**Instruction**: Copy out exactly the lines from the first line of the material below through the line containing "HAND_COURSES), np.zeros_like(column), HAND_COLUMNS)[0]", and nothing beyond them.

**Recorded data**:

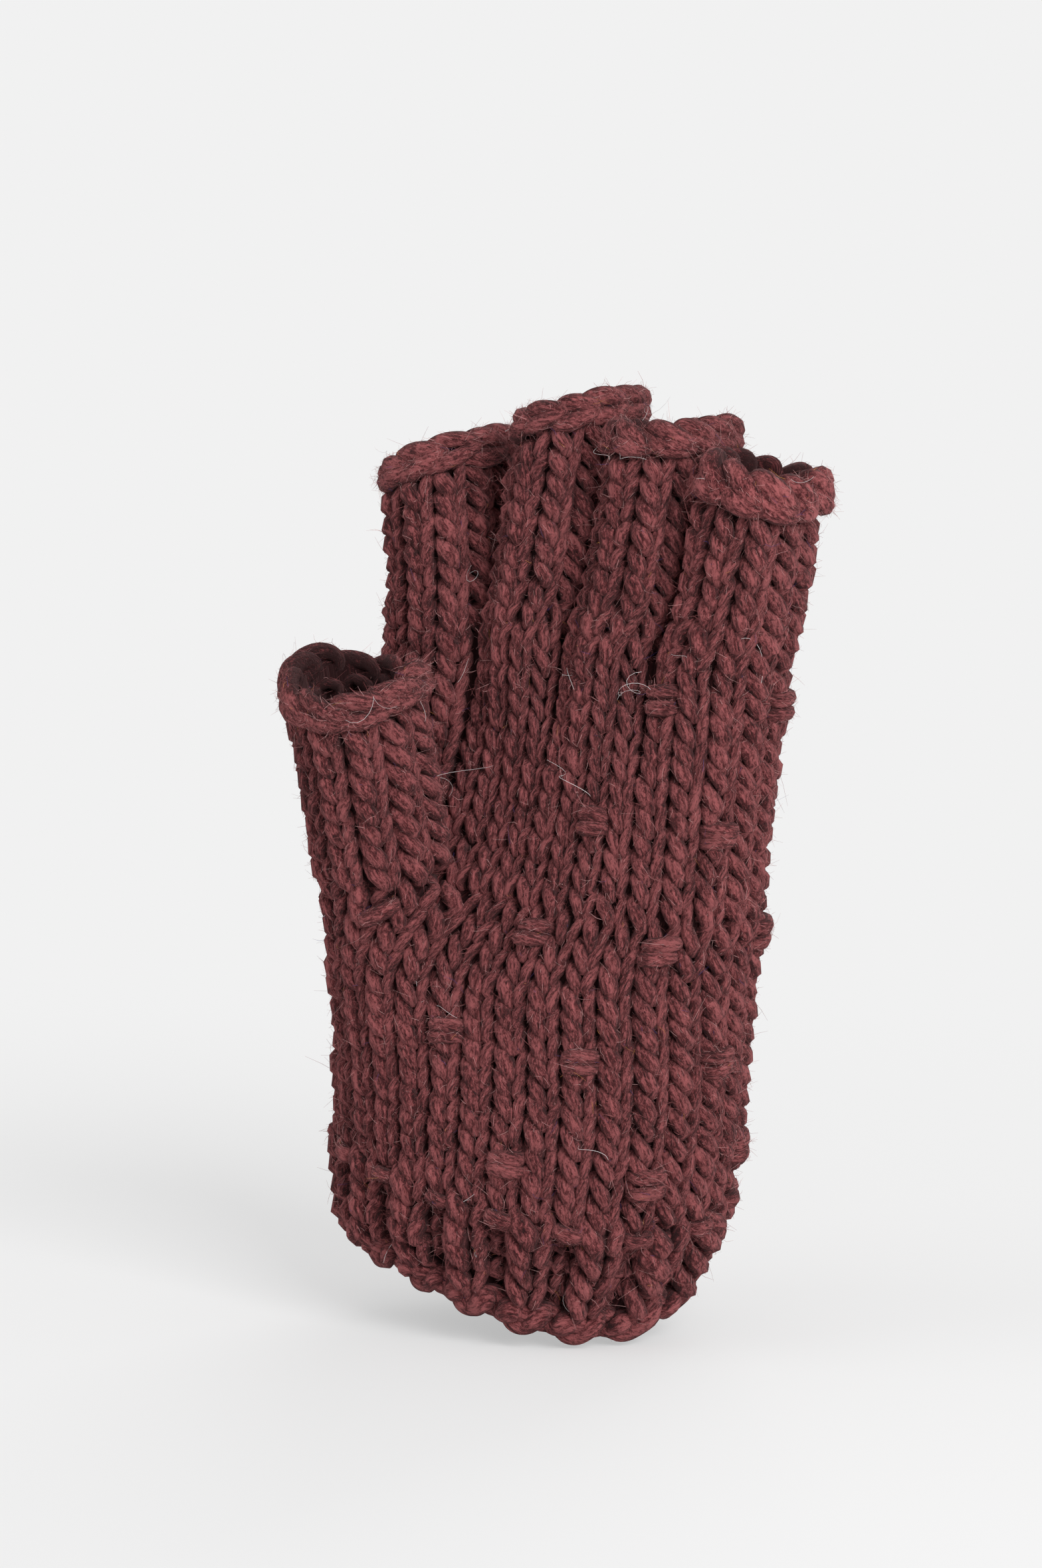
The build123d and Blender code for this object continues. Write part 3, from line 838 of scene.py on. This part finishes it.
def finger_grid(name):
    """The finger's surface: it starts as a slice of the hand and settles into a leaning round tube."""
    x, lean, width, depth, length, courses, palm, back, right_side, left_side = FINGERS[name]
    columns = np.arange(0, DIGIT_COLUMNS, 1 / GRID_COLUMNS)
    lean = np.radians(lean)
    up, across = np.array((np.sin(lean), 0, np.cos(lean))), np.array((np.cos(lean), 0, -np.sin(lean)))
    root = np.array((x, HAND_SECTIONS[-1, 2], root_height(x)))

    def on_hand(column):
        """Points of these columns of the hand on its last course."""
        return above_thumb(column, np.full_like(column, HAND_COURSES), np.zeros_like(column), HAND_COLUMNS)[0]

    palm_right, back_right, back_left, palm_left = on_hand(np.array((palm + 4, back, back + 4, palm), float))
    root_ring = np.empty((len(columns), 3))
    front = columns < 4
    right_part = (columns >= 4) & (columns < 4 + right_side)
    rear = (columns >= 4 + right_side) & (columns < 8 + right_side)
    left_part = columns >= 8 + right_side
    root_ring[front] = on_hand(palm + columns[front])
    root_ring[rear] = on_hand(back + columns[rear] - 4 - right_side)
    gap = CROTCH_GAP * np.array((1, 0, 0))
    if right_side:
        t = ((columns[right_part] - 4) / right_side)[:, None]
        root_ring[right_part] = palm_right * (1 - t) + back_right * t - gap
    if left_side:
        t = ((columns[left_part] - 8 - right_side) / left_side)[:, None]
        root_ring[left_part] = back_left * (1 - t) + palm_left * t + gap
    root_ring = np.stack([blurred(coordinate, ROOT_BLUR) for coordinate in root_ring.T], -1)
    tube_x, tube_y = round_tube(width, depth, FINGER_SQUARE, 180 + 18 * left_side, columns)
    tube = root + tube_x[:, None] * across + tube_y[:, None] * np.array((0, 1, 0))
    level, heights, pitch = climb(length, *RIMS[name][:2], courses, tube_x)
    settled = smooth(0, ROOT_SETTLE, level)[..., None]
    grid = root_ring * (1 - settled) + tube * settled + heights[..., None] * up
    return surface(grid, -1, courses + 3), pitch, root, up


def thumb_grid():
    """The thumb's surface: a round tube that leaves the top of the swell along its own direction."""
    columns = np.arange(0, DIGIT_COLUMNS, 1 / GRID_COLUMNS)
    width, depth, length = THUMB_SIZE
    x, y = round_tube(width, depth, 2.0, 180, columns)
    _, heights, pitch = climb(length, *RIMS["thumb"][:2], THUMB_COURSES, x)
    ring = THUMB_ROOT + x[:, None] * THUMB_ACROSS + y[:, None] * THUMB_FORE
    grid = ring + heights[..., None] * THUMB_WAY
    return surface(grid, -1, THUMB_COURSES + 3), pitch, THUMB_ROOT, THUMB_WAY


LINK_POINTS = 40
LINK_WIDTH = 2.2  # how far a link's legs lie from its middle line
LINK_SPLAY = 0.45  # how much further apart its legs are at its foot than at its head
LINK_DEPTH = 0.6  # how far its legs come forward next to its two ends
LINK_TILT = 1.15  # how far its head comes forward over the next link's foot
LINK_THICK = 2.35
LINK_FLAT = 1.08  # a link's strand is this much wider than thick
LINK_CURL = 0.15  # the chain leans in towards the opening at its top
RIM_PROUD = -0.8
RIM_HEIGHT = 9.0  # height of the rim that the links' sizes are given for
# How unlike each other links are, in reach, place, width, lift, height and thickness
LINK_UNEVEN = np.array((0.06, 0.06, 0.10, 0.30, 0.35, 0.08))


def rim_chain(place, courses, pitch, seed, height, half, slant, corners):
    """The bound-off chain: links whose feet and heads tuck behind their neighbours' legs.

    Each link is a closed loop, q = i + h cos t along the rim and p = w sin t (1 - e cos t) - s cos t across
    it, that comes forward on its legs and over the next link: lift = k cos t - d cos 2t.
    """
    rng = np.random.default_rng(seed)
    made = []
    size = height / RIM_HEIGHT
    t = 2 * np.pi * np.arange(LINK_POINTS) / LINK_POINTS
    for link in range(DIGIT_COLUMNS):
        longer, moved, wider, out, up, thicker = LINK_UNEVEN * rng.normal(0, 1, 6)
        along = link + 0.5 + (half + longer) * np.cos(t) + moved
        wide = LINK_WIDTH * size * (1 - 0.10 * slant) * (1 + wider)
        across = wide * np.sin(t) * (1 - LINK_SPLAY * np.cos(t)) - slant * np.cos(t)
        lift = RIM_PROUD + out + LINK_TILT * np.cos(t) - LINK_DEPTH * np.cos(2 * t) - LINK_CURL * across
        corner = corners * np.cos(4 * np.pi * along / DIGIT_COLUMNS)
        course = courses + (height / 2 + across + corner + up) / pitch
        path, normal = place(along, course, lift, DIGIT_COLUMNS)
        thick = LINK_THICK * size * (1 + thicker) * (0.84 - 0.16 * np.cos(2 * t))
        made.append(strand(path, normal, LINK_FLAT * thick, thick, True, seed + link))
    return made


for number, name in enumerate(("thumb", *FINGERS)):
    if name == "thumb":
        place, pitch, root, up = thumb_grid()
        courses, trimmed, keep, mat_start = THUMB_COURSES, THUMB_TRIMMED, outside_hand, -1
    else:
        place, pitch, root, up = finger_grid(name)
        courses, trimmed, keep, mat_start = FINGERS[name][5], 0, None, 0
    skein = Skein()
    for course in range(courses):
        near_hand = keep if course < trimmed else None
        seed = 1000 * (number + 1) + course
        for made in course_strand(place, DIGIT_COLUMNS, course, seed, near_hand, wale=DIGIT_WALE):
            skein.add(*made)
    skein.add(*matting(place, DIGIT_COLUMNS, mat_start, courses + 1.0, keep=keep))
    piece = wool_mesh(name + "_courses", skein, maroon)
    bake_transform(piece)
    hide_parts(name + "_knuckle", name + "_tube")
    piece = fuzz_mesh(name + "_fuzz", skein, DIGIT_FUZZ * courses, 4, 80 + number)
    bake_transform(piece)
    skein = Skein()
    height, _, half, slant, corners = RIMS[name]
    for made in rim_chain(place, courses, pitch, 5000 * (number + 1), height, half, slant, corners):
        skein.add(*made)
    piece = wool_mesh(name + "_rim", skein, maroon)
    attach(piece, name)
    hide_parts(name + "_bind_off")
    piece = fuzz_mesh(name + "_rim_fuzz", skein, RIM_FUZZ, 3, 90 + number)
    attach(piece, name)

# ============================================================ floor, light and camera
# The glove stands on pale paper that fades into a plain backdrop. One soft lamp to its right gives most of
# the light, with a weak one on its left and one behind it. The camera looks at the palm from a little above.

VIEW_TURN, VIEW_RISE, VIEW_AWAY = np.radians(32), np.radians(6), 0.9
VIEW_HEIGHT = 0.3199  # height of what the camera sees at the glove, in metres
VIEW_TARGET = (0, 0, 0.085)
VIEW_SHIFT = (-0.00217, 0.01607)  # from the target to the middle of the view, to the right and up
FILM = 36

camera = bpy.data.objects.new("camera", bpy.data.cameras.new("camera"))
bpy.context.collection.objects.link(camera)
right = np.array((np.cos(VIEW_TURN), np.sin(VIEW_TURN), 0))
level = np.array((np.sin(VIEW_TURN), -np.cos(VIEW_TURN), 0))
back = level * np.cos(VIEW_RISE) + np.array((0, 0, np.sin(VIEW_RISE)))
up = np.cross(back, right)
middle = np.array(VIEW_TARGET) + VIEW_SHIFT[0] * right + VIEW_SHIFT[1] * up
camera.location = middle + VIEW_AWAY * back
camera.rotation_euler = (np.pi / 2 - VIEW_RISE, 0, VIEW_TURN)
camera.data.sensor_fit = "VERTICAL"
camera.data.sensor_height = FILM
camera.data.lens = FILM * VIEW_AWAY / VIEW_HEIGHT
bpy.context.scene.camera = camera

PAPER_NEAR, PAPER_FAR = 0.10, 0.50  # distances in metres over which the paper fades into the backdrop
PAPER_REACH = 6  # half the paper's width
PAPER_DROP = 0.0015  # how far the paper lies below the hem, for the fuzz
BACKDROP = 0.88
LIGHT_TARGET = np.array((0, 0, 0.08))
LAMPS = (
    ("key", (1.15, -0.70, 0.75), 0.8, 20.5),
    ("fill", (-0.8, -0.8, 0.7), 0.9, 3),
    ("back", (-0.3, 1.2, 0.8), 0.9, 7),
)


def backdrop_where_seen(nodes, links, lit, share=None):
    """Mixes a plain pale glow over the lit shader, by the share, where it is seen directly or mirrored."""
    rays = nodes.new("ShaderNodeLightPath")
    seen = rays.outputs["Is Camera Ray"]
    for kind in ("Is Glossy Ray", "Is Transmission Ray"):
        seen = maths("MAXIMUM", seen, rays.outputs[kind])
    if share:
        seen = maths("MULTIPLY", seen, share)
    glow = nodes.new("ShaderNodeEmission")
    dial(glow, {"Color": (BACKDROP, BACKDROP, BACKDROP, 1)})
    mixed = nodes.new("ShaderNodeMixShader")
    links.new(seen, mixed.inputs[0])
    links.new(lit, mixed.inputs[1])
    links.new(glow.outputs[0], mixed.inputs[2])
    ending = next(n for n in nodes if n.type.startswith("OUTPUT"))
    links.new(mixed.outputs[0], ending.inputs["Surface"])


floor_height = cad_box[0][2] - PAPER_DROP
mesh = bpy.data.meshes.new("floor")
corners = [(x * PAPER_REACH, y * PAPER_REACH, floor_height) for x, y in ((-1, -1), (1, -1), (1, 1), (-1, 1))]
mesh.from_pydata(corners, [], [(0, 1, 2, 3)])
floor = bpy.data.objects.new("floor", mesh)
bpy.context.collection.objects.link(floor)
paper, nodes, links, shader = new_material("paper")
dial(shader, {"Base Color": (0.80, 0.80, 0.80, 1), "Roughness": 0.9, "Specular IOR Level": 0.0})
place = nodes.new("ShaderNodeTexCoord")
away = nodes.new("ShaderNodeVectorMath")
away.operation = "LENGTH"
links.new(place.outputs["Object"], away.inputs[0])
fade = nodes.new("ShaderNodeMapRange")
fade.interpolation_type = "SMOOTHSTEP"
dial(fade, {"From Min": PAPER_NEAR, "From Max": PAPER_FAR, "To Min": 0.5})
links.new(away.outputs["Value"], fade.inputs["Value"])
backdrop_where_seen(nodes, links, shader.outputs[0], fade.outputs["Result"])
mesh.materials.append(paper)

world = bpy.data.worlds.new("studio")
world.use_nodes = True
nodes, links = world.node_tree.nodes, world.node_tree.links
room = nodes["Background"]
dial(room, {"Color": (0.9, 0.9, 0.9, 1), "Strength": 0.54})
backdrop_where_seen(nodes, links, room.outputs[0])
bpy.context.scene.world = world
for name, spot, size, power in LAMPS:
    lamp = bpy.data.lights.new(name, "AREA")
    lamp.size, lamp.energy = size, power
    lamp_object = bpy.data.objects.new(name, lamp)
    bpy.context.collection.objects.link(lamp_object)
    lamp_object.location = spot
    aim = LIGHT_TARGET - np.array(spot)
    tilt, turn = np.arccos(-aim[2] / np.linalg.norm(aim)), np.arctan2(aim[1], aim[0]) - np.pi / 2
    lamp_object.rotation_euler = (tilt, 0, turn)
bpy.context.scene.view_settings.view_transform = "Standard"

**Exercise answer**:
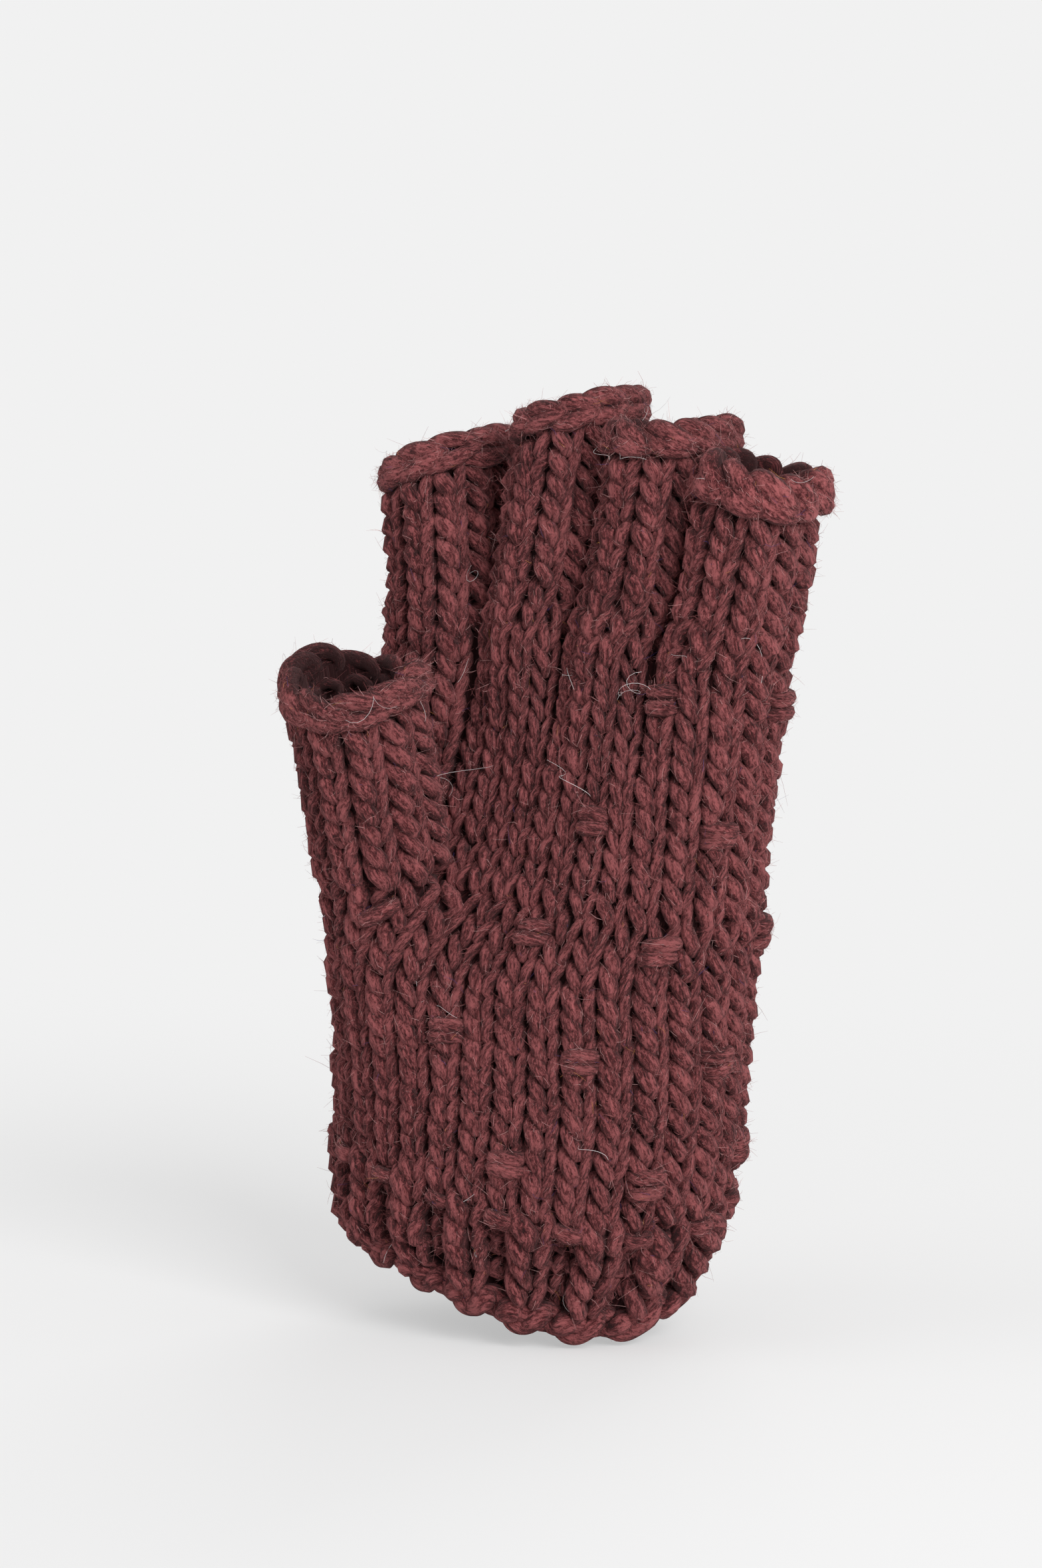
The build123d and Blender code for this object continues. Write part 3, from line 838 of scene.py on. This part finishes it.
def finger_grid(name):
    """The finger's surface: it starts as a slice of the hand and settles into a leaning round tube."""
    x, lean, width, depth, length, courses, palm, back, right_side, left_side = FINGERS[name]
    columns = np.arange(0, DIGIT_COLUMNS, 1 / GRID_COLUMNS)
    lean = np.radians(lean)
    up, across = np.array((np.sin(lean), 0, np.cos(lean))), np.array((np.cos(lean), 0, -np.sin(lean)))
    root = np.array((x, HAND_SECTIONS[-1, 2], root_height(x)))

    def on_hand(column):
        """Points of these columns of the hand on its last course."""
        return above_thumb(column, np.full_like(column, HAND_COURSES), np.zeros_like(column), HAND_COLUMNS)[0]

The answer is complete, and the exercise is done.